Would you quote the material below in full and unchanged?

======== Supplied material ========

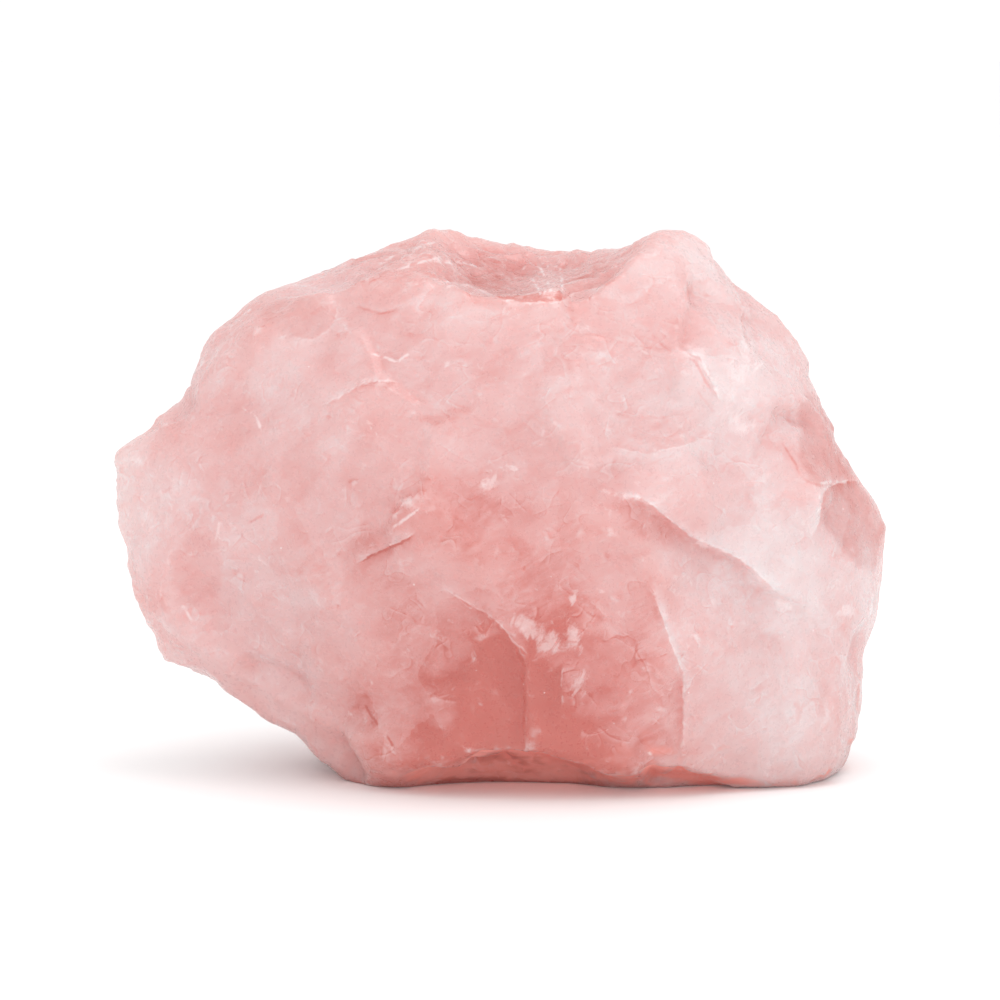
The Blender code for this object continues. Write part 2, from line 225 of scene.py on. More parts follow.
# Grooves: (name, line, depth, width)
GROOVES = [
    ("smile", [(-20.9, 66.8), (-19.1, 65.9), (-17.0, 65.3), (-15.0, 65.6), (-13.6, 66.6)], 0.22, 0.25),
    ("short cut", [(21.5, 62.4), (22.9, 60.7), (24.5, 59.7)], 0.30, 0.28),
    ("upper ripple", [(7.4, 62.1), (12.6, 62.4), (17.1, 61.4), (21.8, 60.1), (26.7, 59.1)], 0.14, 0.25),
    ("ripple", [(14.6, 51.5), (18.3, 50.6), (22.8, 50.5), (26.8, 51.3), (29.0, 53.6)], 0.16, 0.25),
    ("lower ripple", [(17.2, 48.6), (20.9, 47.6), (24.8, 47.9), (28.5, 49.6)], 0.14, 0.25),
    ("low cut", [(-19.3, 9.7), (-18.3, 7.8), (-17.0, 6.1)], 0.25, 0.25),
    ("second low cut", [(-16.2, 5.2), (-14.9, 2.9)], 0.22, 0.25),
]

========

▶ _Result for this task_:
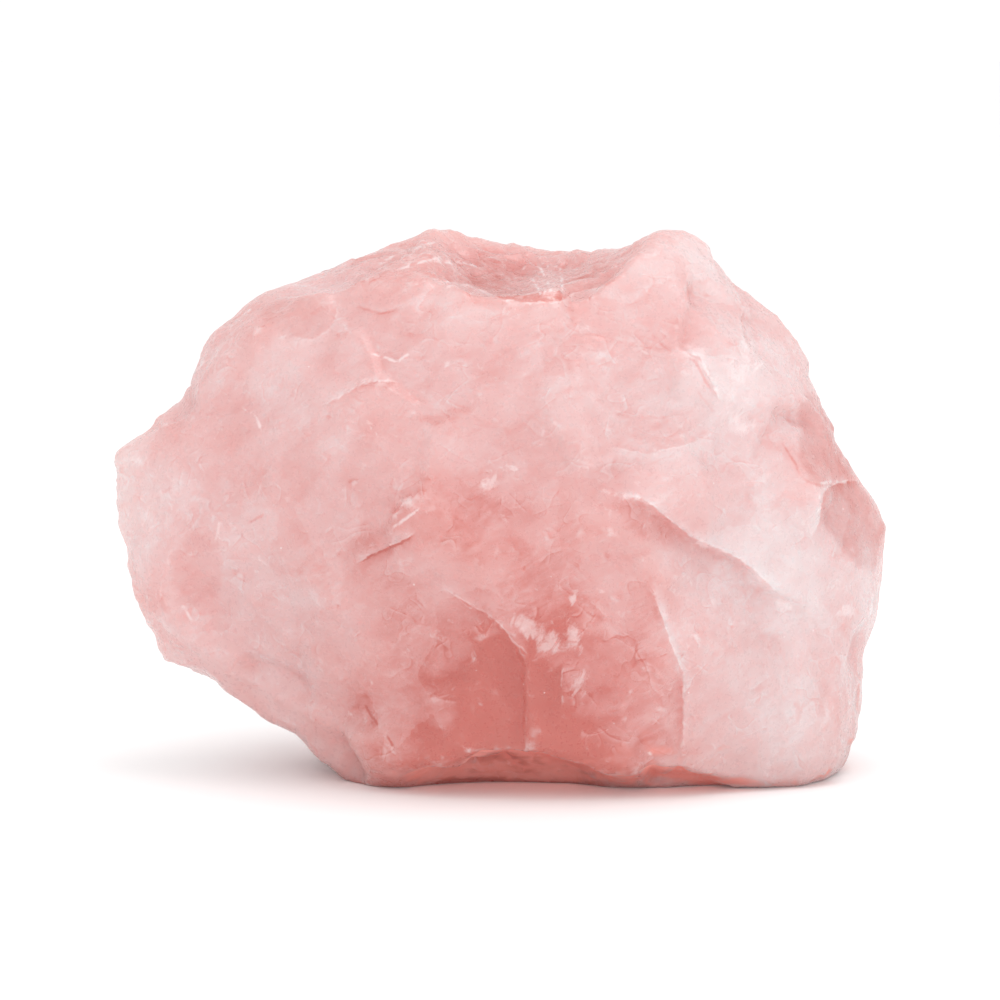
The Blender code for this object continues. Write part 2, from line 225 of scene.py on. More parts follow.
# Grooves: (name, line, depth, width)
GROOVES = [
    ("smile", [(-20.9, 66.8), (-19.1, 65.9), (-17.0, 65.3), (-15.0, 65.6), (-13.6, 66.6)], 0.22, 0.25),
    ("short cut", [(21.5, 62.4), (22.9, 60.7), (24.5, 59.7)], 0.30, 0.28),
    ("upper ripple", [(7.4, 62.1), (12.6, 62.4), (17.1, 61.4), (21.8, 60.1), (26.7, 59.1)], 0.14, 0.25),
    ("ripple", [(14.6, 51.5), (18.3, 50.6), (22.8, 50.5), (26.8, 51.3), (29.0, 53.6)], 0.16, 0.25),
    ("lower ripple", [(17.2, 48.6), (20.9, 47.6), (24.8, 47.9), (28.5, 49.6)], 0.14, 0.25),
    ("low cut", [(-19.3, 9.7), (-18.3, 7.8), (-17.0, 6.1)], 0.25, 0.25),
    ("second low cut", [(-16.2, 5.2), (-14.9, 2.9)], 0.22, 0.25),
]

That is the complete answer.